He's also the founder of Maxi , a goal setting , productivity and mental reprogramming tool with AI powered voice assistant to help you level up in every aspect of your life . This episode is live from Manhattan , showing you exactly how you can master your own vision , craft and effective plan , reprogramming mind and turned your thoughts into a reality . Let's kick off .

Why Wealth is More Than Just Money

I want to start with a quote from yourself . So you're wealthier than you think . If you're healthy enough to enjoy a workout , you're wealthy . If you have anyone that you can call family , you're wealthy . If you have anything in your life that you wake up daily and are excited about , you're wealthy . Wealth is isn't just about money .

What made you get that realization ?

Arlin Moore

Well , first of all , thank you for having me , darren . It's a , I will say before before I answer it . This is the first podcast that I've agreed to do in almost a year . I think I did like a big podcast run a while ago , but so much has changed since since I did that , so I'm very excited to dive into this .

And yeah , to start with that quote , I think there's there's another quote that that it reminds me of , which is that people often are confused about what they want because they don't realize that they already have it .

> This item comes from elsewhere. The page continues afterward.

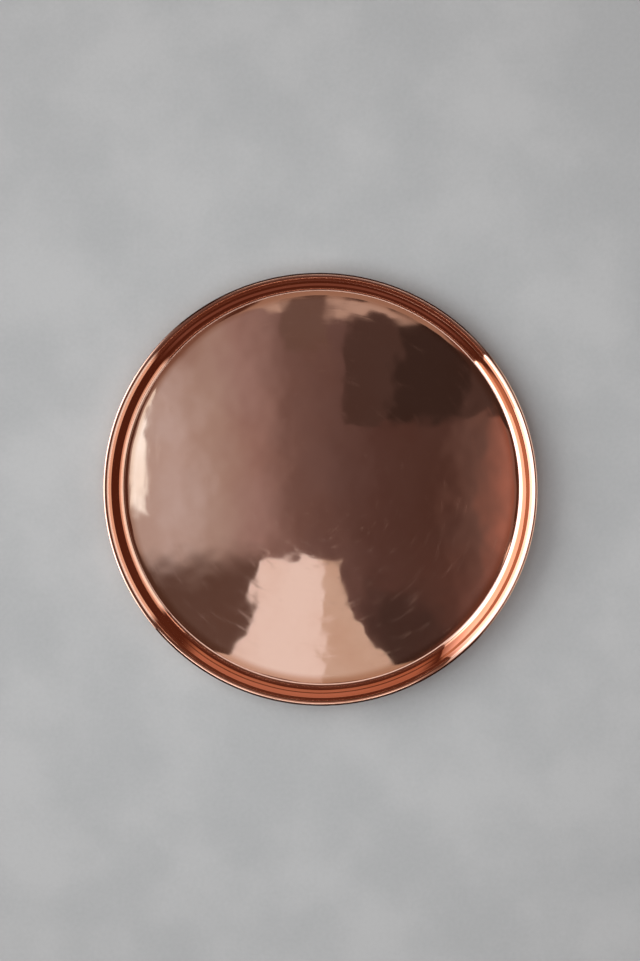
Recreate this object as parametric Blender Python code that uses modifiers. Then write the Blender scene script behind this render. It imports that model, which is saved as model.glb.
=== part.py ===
"""Round copper serving tray with a curved, flared wall and a wired edge.

The object is two pieces. The pan is one copper sheet: a slightly crowned floor, a wall that
curves up from it and steepens to a sharp shoulder, a flare above the shoulder, and an edge
that rolls over and curls round the rim wire. The rim wire is a steel hoop with butted ends,
held inside the curl.

Units are metres and +Z is up. The origin is the centre of the ring that the tray stands on.
"""

import math

import bmesh
import bpy
from mathutils import Vector

# Driving dimensions
OUTER_RADIUS = 0.2000
SHEET = 0.0008
BEAD_RADIUS = 0.0018
WIRE_GAP = 0.0003

# Floor: a shallow crown inside a flat ring, which is what the tray stands on
CROWN_RISE = 0.0008
CROWN_RADIUS = 0.1500
CROWN_SEGMENTS = 3

# The bend from the floor up to the curl, as arcs that follow on from one another. Each has the
# slope that it ends at, its width seen from above, and its number of facets.
BENDS = {
    "floor_edge": (math.radians(6.0), 0.00170, 1),
    "foot_crease": (math.radians(32.0), 0.00060, 2),
    "fillet": (math.radians(48.0), 0.00130, 2),
    "lower_wall": (math.radians(66.0), 0.00240, 2),
    "upper_wall": (math.radians(78.0), 0.00445, 4),
    "shoulder": (math.radians(64.0), 0.00040, 1),
    "flare": (math.radians(60.0), 0.00135, 1),
    "roll": (math.radians(25.0), 0.00274, 3),
}

# The curl carries on from the roll, goes over the wire and stops short of the wall's back
CURL_START = BENDS["roll"][0]
CURL_END = math.radians(-150.0)
CURL_SEGMENTS = 11

# How finely the turned pieces are faceted
TURN_STEPS = 80
WIRE_BEVEL_RESOLUTION = 2

# The wire hoop's ends butt together with this much of a turn between them
WIRE_BUTT_ANGLE = math.radians(85.0)
WIRE_BUTT_GAP = math.radians(0.4)

COPPER = (0.860, 0.470, 0.350)
STEEL = (0.520, 0.530, 0.550)


def clear_scene():
    for old in list(bpy.data.objects):
        bpy.data.objects.remove(old)


def make_collection(name):
    collection = bpy.data.collections.new(name)
    bpy.context.scene.collection.children.link(collection)
    return collection


def make_metal(name, colour, roughness):
    material = bpy.data.materials.new(name)
    material.use_nodes = True
    shader = material.node_tree.nodes["Principled BSDF"]
    shader.inputs["Base Color"].default_value = (*colour, 1.0)
    shader.inputs["Metallic"].default_value = 1.0
    shader.inputs["Roughness"].default_value = roughness
    return material


def along(angle, length):
    """A step of this length in the profile plane, at this angle from level."""
    return Vector((math.cos(angle), math.sin(angle))) * length


def bend(start, slope, end_slope, width, facets):
    """Points of the arc that leaves start at one slope and reaches the end slope over a width."""
    radius = width / (math.sin(end_slope) - math.sin(slope))
    points = []
    for i in range(1, facets + 1):
        angle = slope + (end_slope - slope) * i / facets
        across = radius * (math.sin(angle) - math.sin(slope))
        rise = radius * (math.cos(slope) - math.cos(angle))
        points.append(start + Vector((across, rise)))
    return points


def floor_and_wall():
    """The polished side from the flat ring's outer edge to the start of the curl."""
    wall_width = sum(width for end_slope, width, facets in BENDS.values())
    wall_end = OUTER_RADIUS - BEAD_RADIUS - BEAD_RADIUS * math.sin(CURL_START)
    points = [Vector((wall_end - wall_width, SHEET))]
    slope = 0.0
    for end_slope, width, facets in BENDS.values():
        points += bend(points[-1], slope, end_slope, width, facets)
        slope = end_slope
    return points


def bead_centre():
    return floor_and_wall()[-1] + along(CURL_START - math.pi / 2, BEAD_RADIUS)


def pan_profile():
    """The sheet's polished side, from the axis out over the floor, up and round the curl."""
    points = []
    for i in range(CROWN_SEGMENTS + 1):
        share = i / CROWN_SEGMENTS
        rise = CROWN_RISE * (1 - share ** 2)
        points.append(Vector((CROWN_RADIUS * share, SHEET + rise)))
    points += floor_and_wall()[:-1]
    centre = bead_centre()
    start = math.pi / 2 + CURL_START
    for i in range(CURL_SEGMENTS + 1):
        angle = start + (CURL_END - start) * i / CURL_SEGMENTS
        points.append(centre + along(angle, BEAD_RADIUS))
    return points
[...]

And that goes for , you know , whether you're going through something extremely traumatic or whether you're , you know , in a good place , but you just feel like you want to get to the next place , and I think I found myself in both of those situations .

You know , I've been sitting in some like very dark rock bottom places , and I've also been , you know , in places more so you know recently where things are really actually pretty good , but I find myself trying to imagine what the next thing would be and I just have to like Zen myself out and just , you know , I'll say quotes like that or tweet quotes like

that more so , just to remind myself that , like , hey , this is a , this is probably pretty good where you're at and anything that you think you want is is probably you might actually desire it , but what you have right now is probably more linked to what you truly actually want for some sort of longer term reasoning .

Darren Lee

How do you appreciate those times when you're in them though , the dark times , the good times ?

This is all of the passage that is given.